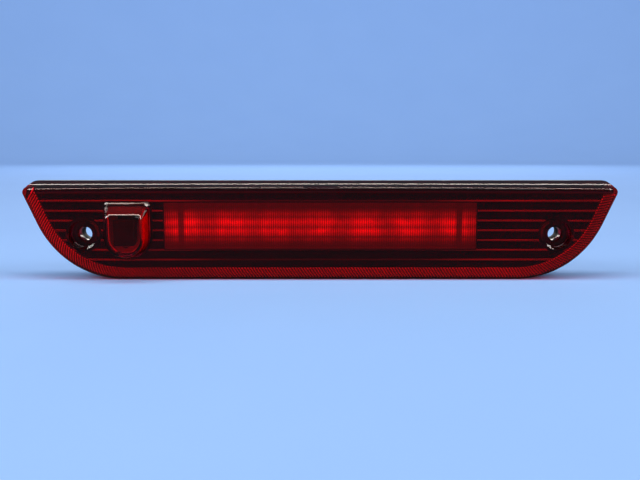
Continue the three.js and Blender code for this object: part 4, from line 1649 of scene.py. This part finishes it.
@dataclass
class Studio:
    """Pale round floor that curves up into its backdrop, soft lights and the camera."""

    floor_colours: tuple[Colour, Colour] = ((0.150, 0.255, 0.47), (0.140, 0.242, 0.455))
    world_colour: Colour = (0.30, 0.36, 0.46)
    world_strength: float = 0.25
    floor_z: float = -0.0247
    radius: float = 1.5
    bend: float = 0.8
    height: float = 1.6
    aim: Colour = (0.0, -0.020, -0.0027)
    distance: float = 0.43
    elevation: float = 8.0
    lens_length: float = 45.0
    lights: tuple = (
        SoftLight("overhead", (0.0, -0.12, 1.1), (0, -0.02, 0), (1.9, 0.32), 23.0,
                  (1.0, 0.94, 0.84)),
        SoftLight("left_box", (-0.95, -0.55, 0.75), (0, 0, 0), (0.7, 0.5), 15.0,
                  (1.0, 0.97, 0.93)),
        SoftLight("right_box", (0.95, -0.5, 0.8), (0, 0, 0), (0.6, 0.5), 12.0, (1.0, 0.96, 0.9)),
        SoftLight("front_fill", (0.1, -1.2, 0.9), (0, 0, 0), (0.9, 0.6), 3.0, (0.9, 0.95, 1.0)),
        SoftLight("rear_low", (0.0, 1.3, 0.3), (0, 0, 0), (1.4, 0.26), 4.0, (1.0, 0.96, 0.9)),
        SoftLight("backdrop_wash", (0.0, 0.9, 1.3), (0, 2.3, 0.3), (2.2, 0.4), 36.0,
                  (1.0, 1.0, 1.0)),
    )

    def build(self) -> None:
        """Builds floor, world, lights and camera."""
        self.floor()
        self.world()
        for light in self.lights:
            light.build()
        self.camera()
        bpy.context.scene.view_settings.view_transform = "Standard"

    def floor(self) -> None:
        """Makes the floor with its backdrop, which shows no reflection of itself in the lamp."""
        bowl = Solid()
        profile = [(0.0, 0.0), (self.radius * 0.4, 0.0)]
        bend = arc(self.radius, self.bend, self.bend, -90, 0, 16)
        profile += bend + [(self.radius + self.bend, self.height)]
        places = [Vector((radius, 0, self.floor_z + rise)) for radius, rise in profile]
        bowl.turn_upright(places, Vector((0, 0, 0)), 72)
        bmesh.ops.remove_doubles(bowl.bm, verts=bowl.bm.verts, dist=1e-6)
        bmesh.ops.recalc_face_normals(bowl.bm, faces=bowl.bm.faces)
        bmesh.ops.reverse_faces(bowl.bm, faces=bowl.bm.faces)
        paint = Paint("floor_paper")
        tones = paint.node("ShaderNodeTexNoise", {"Vector": paint.spots, "Scale": 9.0,
                                                  "Detail": 6.0})
        mixed = paint.blend(tones.outputs[0], *map(rgba, self.floor_colours))
        paint.set(Base_Color=mixed, Roughness=0.9, Specular_IOR_Level=0.1)
        floor = bowl.object("floor", [paint.material])
        floor.visible_glossy = False

    def world(self) -> None:
        """Sets the soft light from all round."""
        world = bpy.data.worlds.new("soft_room")
        world.use_nodes = True
        sky = world.node_tree.nodes["Background"]
        sky.inputs["Color"].default_value = rgba(self.world_colour)
        sky.inputs["Strength"].default_value = self.world_strength
        bpy.context.scene.world = world

    def camera(self) -> None:
        """Adds the camera a little above the lamp, square to its face."""
        data = bpy.data.cameras.new("camera")
        data.lens = self.lens_length
        data.clip_start = 0.01
        camera = bpy.data.objects.new("camera", data)
        rise = math.radians(self.elevation)
        back = Vector((0, -math.cos(rise), math.sin(rise)))
        camera.location = Vector(self.aim) + self.distance * back
        camera.rotation_euler = (-back).to_track_quat("-Z", "Y").to_euler()
        bpy.context.scene.collection.objects.link(camera)
        bpy.context.scene.camera = camera


def main() -> None:
    """Builds the studio and every piece in order."""
    logging.basicConfig(level=logging.INFO, format="%(name)s: %(message)s")
    Studio().build()
    finishes = Finishes()
    for assembly in (LensShell(), BorderFlutes(), WeldBead(), BezelTrim(), WindowOptic(),
                     ReflectorTray(), LedRow(), *REFINED, JetHead("jet_body", "jet_plastic", 0.3),
                     HoodLiner(), JetBall()):
        assembly.build(finishes)


if __name__ == "__main__":
    main()
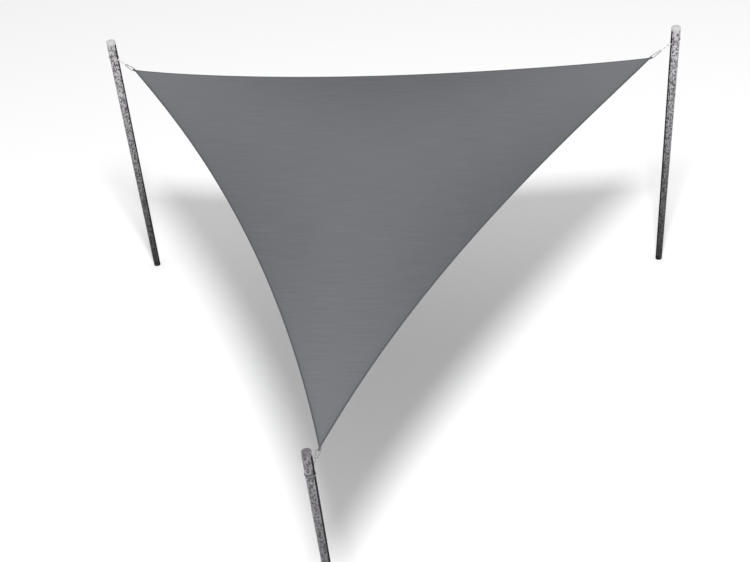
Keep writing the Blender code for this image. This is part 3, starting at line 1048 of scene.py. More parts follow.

:::

*INSTRUCTIONS FOR THE TASK*.
Print the material once more, exactly.

*RESULT OF THE EXERCISE*.
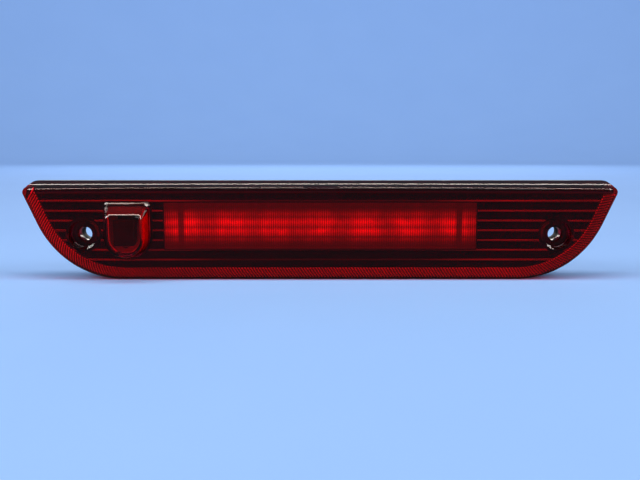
Continue the three.js and Blender code for this object: part 4, from line 1649 of scene.py. This part finishes it.
@dataclass
class Studio:
    """Pale round floor that curves up into its backdrop, soft lights and the camera."""

    floor_colours: tuple[Colour, Colour] = ((0.150, 0.255, 0.47), (0.140, 0.242, 0.455))
    world_colour: Colour = (0.30, 0.36, 0.46)
    world_strength: float = 0.25
    floor_z: float = -0.0247
    radius: float = 1.5
    bend: float = 0.8
    height: float = 1.6
    aim: Colour = (0.0, -0.020, -0.0027)
    distance: float = 0.43
    elevation: float = 8.0
    lens_length: float = 45.0
    lights: tuple = (
        SoftLight("overhead", (0.0, -0.12, 1.1), (0, -0.02, 0), (1.9, 0.32), 23.0,
                  (1.0, 0.94, 0.84)),
        SoftLight("left_box", (-0.95, -0.55, 0.75), (0, 0, 0), (0.7, 0.5), 15.0,
                  (1.0, 0.97, 0.93)),
        SoftLight("right_box", (0.95, -0.5, 0.8), (0, 0, 0), (0.6, 0.5), 12.0, (1.0, 0.96, 0.9)),
        SoftLight("front_fill", (0.1, -1.2, 0.9), (0, 0, 0), (0.9, 0.6), 3.0, (0.9, 0.95, 1.0)),
        SoftLight("rear_low", (0.0, 1.3, 0.3), (0, 0, 0), (1.4, 0.26), 4.0, (1.0, 0.96, 0.9)),
        SoftLight("backdrop_wash", (0.0, 0.9, 1.3), (0, 2.3, 0.3), (2.2, 0.4), 36.0,
                  (1.0, 1.0, 1.0)),
    )

    def build(self) -> None:
        """Builds floor, world, lights and camera."""
        self.floor()
        self.world()
        for light in self.lights:
            light.build()
        self.camera()
        bpy.context.scene.view_settings.view_transform = "Standard"

    def floor(self) -> None:
        """Makes the floor with its backdrop, which shows no reflection of itself in the lamp."""
        bowl = Solid()
        profile = [(0.0, 0.0), (self.radius * 0.4, 0.0)]
        bend = arc(self.radius, self.bend, self.bend, -90, 0, 16)
        profile += bend + [(self.radius + self.bend, self.height)]
        places = [Vector((radius, 0, self.floor_z + rise)) for radius, rise in profile]
        bowl.turn_upright(places, Vector((0, 0, 0)), 72)
        bmesh.ops.remove_doubles(bowl.bm, verts=bowl.bm.verts, dist=1e-6)
        bmesh.ops.recalc_face_normals(bowl.bm, faces=bowl.bm.faces)
        bmesh.ops.reverse_faces(bowl.bm, faces=bowl.bm.faces)
        paint = Paint("floor_paper")
        tones = paint.node("ShaderNodeTexNoise", {"Vector": paint.spots, "Scale": 9.0,
                                                  "Detail": 6.0})
        mixed = paint.blend(tones.outputs[0], *map(rgba, self.floor_colours))
        paint.set(Base_Color=mixed, Roughness=0.9, Specular_IOR_Level=0.1)
        floor = bowl.object("floor", [paint.material])
        floor.visible_glossy = False

    def world(self) -> None:
        """Sets the soft light from all round."""
        world = bpy.data.worlds.new("soft_room")
        world.use_nodes = True
        sky = world.node_tree.nodes["Background"]
        sky.inputs["Color"].default_value = rgba(self.world_colour)
        sky.inputs["Strength"].default_value = self.world_strength
        bpy.context.scene.world = world

    def camera(self) -> None:
        """Adds the camera a little above the lamp, square to its face."""
        data = bpy.data.cameras.new("camera")
        data.lens = self.lens_length
        data.clip_start = 0.01
        camera = bpy.data.objects.new("camera", data)
        rise = math.radians(self.elevation)
        back = Vector((0, -math.cos(rise), math.sin(rise)))
        camera.location = Vector(self.aim) + self.distance * back
        camera.rotation_euler = (-back).to_track_quat("-Z", "Y").to_euler()
        bpy.context.scene.collection.objects.link(camera)
        bpy.context.scene.camera = camera


def main() -> None:
    """Builds the studio and every piece in order."""
    logging.basicConfig(level=logging.INFO, format="%(name)s: %(message)s")
    Studio().build()
    finishes = Finishes()
    for assembly in (LensShell(), BorderFlutes(), WeldBead(), BezelTrim(), WindowOptic(),
                     ReflectorTray(), LedRow(), *REFINED, JetHead("jet_body", "jet_plastic", 0.3),
                     HoodLiner(), JetBall()):
        assembly.build(finishes)


if __name__ == "__main__":
    main()
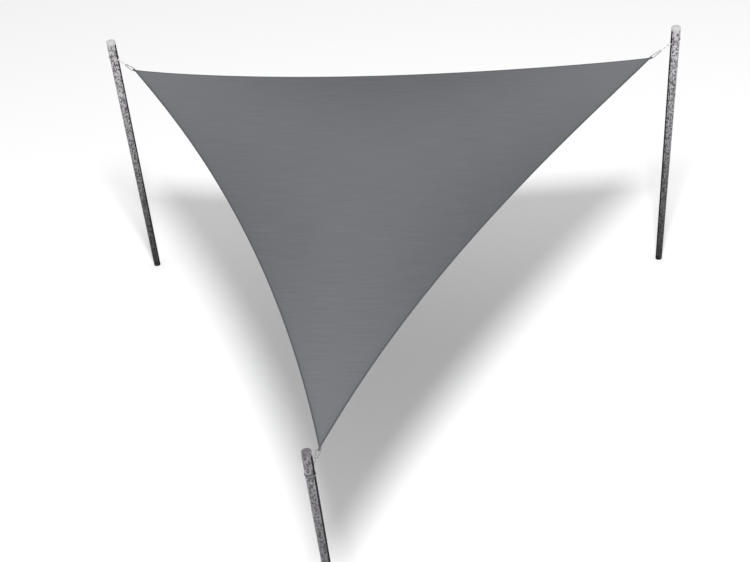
Keep writing the Blender code for this image. This is part 3, starting at line 1048 of scene.py. More parts follow.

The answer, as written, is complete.